II. Perhaps mere lack of activity is not in your line; on the contrary, you are naturally active, and neither your youth nor your impulsive imagination will allow a life of idleness; you feel the need to move around, to be always on the go, to keep your mind constantly nourished. Yes, but hasn't your mind up to now been a furnace feeding on fuel as quick-burning as it is useless - occupations that estrange you from yourself, that entertain, divert, and distract you? Aren't you like a traveller who is bored while the train swallows up mile after mile, and takes to smoking, reading a novel, looking out of the window, for no other purpose than to deaden the sensation of forced inactivity imposed by the long journey?

Distraction, diversion, entertainment, are all ways and means of escaping from the realities of the hour and from one's own personality. Is that the formula for the life of a priest? If it is, our Lord would certainly have to revise the schedule of the priestly vocation contained in these words:
I have chosen you, and have appointed you, that you should go and should bring forth fruit, and your fruit should remain. (John xv, 16)

III. Perhaps my case is different again. I consider it improper for any steady person to fritter his life away in aimless activity; that might be all right for children or people in the green of youth, but not for mature age, and much less for a priest-presbyter: an old man.

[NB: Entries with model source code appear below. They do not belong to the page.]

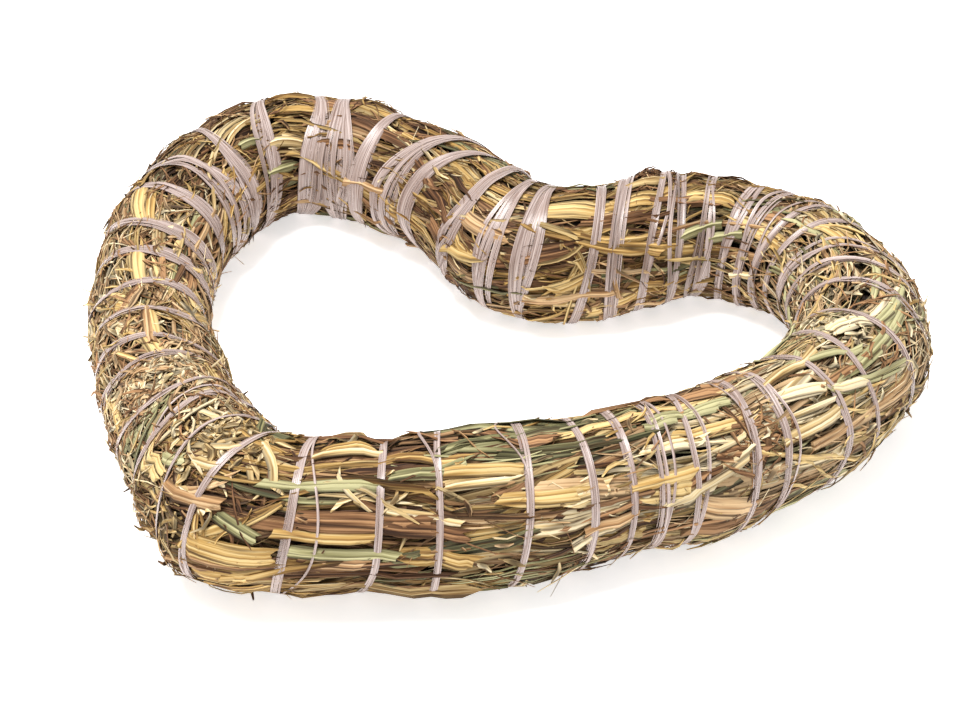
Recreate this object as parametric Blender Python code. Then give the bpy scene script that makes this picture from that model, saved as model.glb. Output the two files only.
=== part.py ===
"""Straw heart ornament.

A ring of packed straw is bent into a heart and wound all round with one length of twine.
Broader stalks and leaf blades lie along it, held down under the turns of the twine.

The heart lies flat with its tip toward -Y. Z is up and the table is at z = 0.
A place on the ring is given by its share of the way round, counterclockwise from the tip,
and by an angle round the bundle: 0 faces outward, 90 is the top, 180 faces the hole.
"""

import math

import bmesh
import bpy
import numpy as np

# Sizes that drive the whole part, in metres
HEART_WIDTH = 0.272
HEART_LENGTH = 0.230
BUNDLE_THICKNESS = 0.041
TWINE_WIDTH = 0.0030
TWINE_THICKNESS = 0.0012
STALK_WIDTH = 0.0045
STALK_THICKNESS = 0.0011
CLEARANCE = 0.0004
STALK_CLEARANCE = 0.0005

# How finely the ring is faceted: sides round the bundle, stations from one turn to the next
SIDES = 14
STATIONS = 3

# The heart's middle line, as shares of its half width and half length
OUTLINE = [
    (-0.102, -1.000), (0.199, -0.875), (0.503, -0.603), (0.834, -0.167),
    (1.000, 0.397), (0.855, 0.844), (0.504, 0.993), (0.206, 0.693),
    (-0.010, 0.588), (-0.204, 0.753), (-0.539, 0.919), (-0.920, 0.887),
    (-0.989, 0.402), (-0.833, -0.144), (-0.531, -0.603), (-0.245, -0.854),
]

# Thickness of the bundle at even steps round the ring, as shares of BUNDLE_THICKNESS
THICKNESS_SHARES = [1.00, 0.97, 0.98, 0.99, 1.08, 1.05, 1.05, 0.90]

# Where each turn of the twine crosses the top of the bundle
TURN_PLACES = [
    0.007, 0.029, 0.057, 0.076, 0.107, 0.128, 0.142, 0.155, 0.168, 0.193, 0.204, 0.228,
    0.249, 0.275, 0.302, 0.318, 0.335, 0.357, 0.370, 0.385, 0.400, 0.419, 0.434, 0.444,
    0.464, 0.475, 0.502, 0.512, 0.529, 0.559, 0.580, 0.618, 0.650, 0.662, 0.697, 0.736,
    0.766, 0.788, 0.816, 0.841, 0.864, 0.887, 0.911, 0.927, 0.952, 0.963, 0.986,
]
TURNS = len(TURN_PLACES)

# How far each turn leans: its inner side is this share further round the ring than its top
TURN_LEANS = [
    0.002, -0.008, -0.004, -0.002, -0.002, -0.002, 0.000, 0.003, 0.004, 0.003, 0.004, -0.006,
    0.004, 0.004, 0.008, 0.012, 0.008, 0.004, 0.004, 0.003, 0.003, -0.001, 0.000, 0.007,
    0.006, -0.002, 0.000, -0.001, 0.001, 0.012, 0.010, -0.005, -0.010, -0.011, 0.013, 0.009,
    -0.006, 0.006, 0.005, 0.002, -0.001, 0.003, 0.006, 0.004, -0.005, -0.009, -0.009,
]

# Depth of the waist under the twine, as a share of the way between the swells beside it
WAIST_SHARE = 0.22
WAIST_LIMIT = 0.055 * BUNDLE_THICKNESS
# How uneven the swells are, and how far apart they are where that is all let through
UNEVENNESS = 0.009 * BUNDLE_THICKNESS
ROOM_FOR_UNEVENNESS = 0.25 * BUNDLE_THICKNESS

# Colours of the materials
STRAW = (0.56, 0.42, 0.17)
GOLDEN = (0.66, 0.46, 0.14)
PALE = (0.72, 0.60, 0.34)
TAN = (0.52, 0.36, 0.19)
BROWN = (0.33, 0.19, 0.09)
GREEN = (0.38, 0.38, 0.19)
TWINE = (0.80, 0.77, 0.80)

# Stalks and blades that lie on top: name, colour, how many times STALK_WIDTH they are wide,
# then share and angle of both ends
STALKS = [
    ("tip_gold_blade", GOLDEN, 1.56, 0.000, 10, 0.028, 8),
    ("tip_tan_stalk", TAN, 0.89, 0.990, 38, 0.014, 42),
    ("front_brown_blade", BROWN, 1.22, 0.030, 40, 0.074, 34),
    ("front_green_stalk", GREEN, 0.78, 0.018, 62, 0.060, 60),
    ("front_yellow_stalk", PALE, 0.78, 0.034, 88, 0.058, 94),
    ("front_lower_green_stalk", GREEN, 0.89, 0.031, 14, 0.064, 10),
    ("front_gold_stalk", GOLDEN, 0.89, 0.078, 68, 0.104, 64),
    ("front_pale_blade", PALE, 1.33, 0.114, 38, 0.134, 42),
    ("front_lower_stalk", TAN, 0.78, 0.119, 8, 0.143, 14),
    ("right_limb_gold_stalk", GOLDEN, 1.00, 0.138, 34, 0.166, 38),
    ("right_limb_green_stalk", GREEN, 0.78, 0.154, 84, 0.186, 86),
    ("right_limb_brown_blade", BROWN, 1.11, 0.172, 46, 0.193, 34),
    ("right_limb_pale_stalk", PALE, 0.89, 0.197, 36, 0.224, 40),
    ("right_limb_upper_stalk", PALE, 0.89, 0.203, 84, 0.238, 92),
    ("right_lobe_long_green_stalk", GREEN, 1.00, 0.232, 62, 0.298, 66),
    ("right_lobe_gold_blade", GOLDEN, 1.33, 0.358, 142, 0.396, 138),
    ("right_lobe_green_stalk", GREEN, 0.89, 0.410, 140, 0.438, 150),
    ("cleft_yellow_blade", GOLDEN, 1.67, 0.468, 116, 0.504, 114),
    ("cleft_yellow_stalk", PALE, 1.00, 0.440, 84, 0.470, 92),
    ("cleft_tan_stalk", TAN, 1.00, 0.466, 190, 0.502, 196),
    ("left_lobe_tan_blade", TAN, 1.44, 0.508, 144, 0.530, 140),
    ("left_lobe_tan_stalk", TAN, 1.00, 0.596, 166, 0.632, 170),
    ("left_lobe_brown_blade", BROWN, 1.33, 0.636, 92, 0.676, 88),
    ("left_limb_green_stalk", GREEN, 1.00, 0.688, 164, 0.726, 160),
    ("left_limb_pale_stalk", PALE, 1.00, 0.676, 144, 0.704, 136),
    ("left_limb_gold_stalk", GOLDEN, 1.11, 0.792, 80, 0.821, 92),
    ("left_limb_brown_blade", BROWN, 1.22, 0.836, 142, 0.872, 138),
    ("left_limb_tan_stalk", TAN, 0.89, 0.886, 90, 0.920, 84),
]


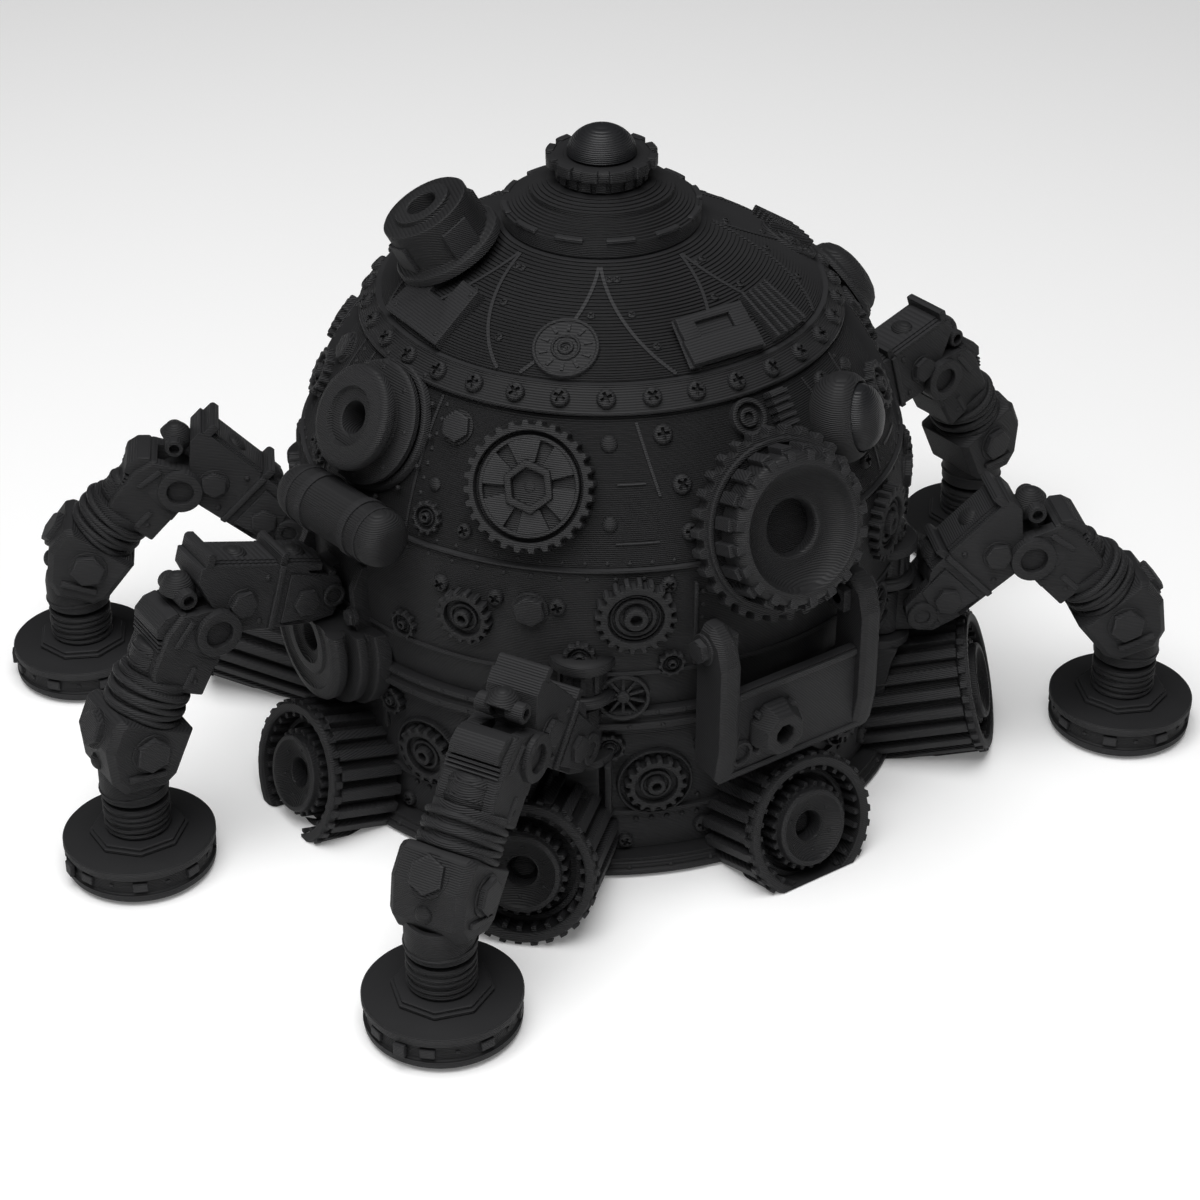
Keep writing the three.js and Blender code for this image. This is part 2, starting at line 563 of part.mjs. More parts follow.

At the moment of my ordination, in the full vigour of my twenty-some-odd years, I said good-bye to my youth and I cannot go back to it without forfeiting the glorious title of priest.

Nevertheless, in preference to priestly duties and clerical activities, which seemed to clash with my worldly outlook, I may have chosen other occupations apparently more glamorous, remunerative, and honour­able, almost to the point of cancelling out the former.

Have I unreservedly obeyed the injunction of the Apostle:
"Like a good soldier of Christ Jesus, take thy share of hardship.

"Thou art God's soldier, and the soldier on service, if he would please the captain who enlisted him, will refuse to be entangled in the business of daily life." (2 Tim. ii, 3-4)?

Can I swear to God and to my own conscience that I have observed the ruling of the Church - a ruling that has never changed from the beginning - about keeping away from certain secular employments?

Resolutions
1. I shall positively keep away from any occupation which is at variance with, or less conformable to, Canon Law, if only because experience teaches that the priest
comes to grief therein every time. Moreover, I resolve not to attach more importance to any work, however pleasant and useful it may seem, than to my ministerial duties.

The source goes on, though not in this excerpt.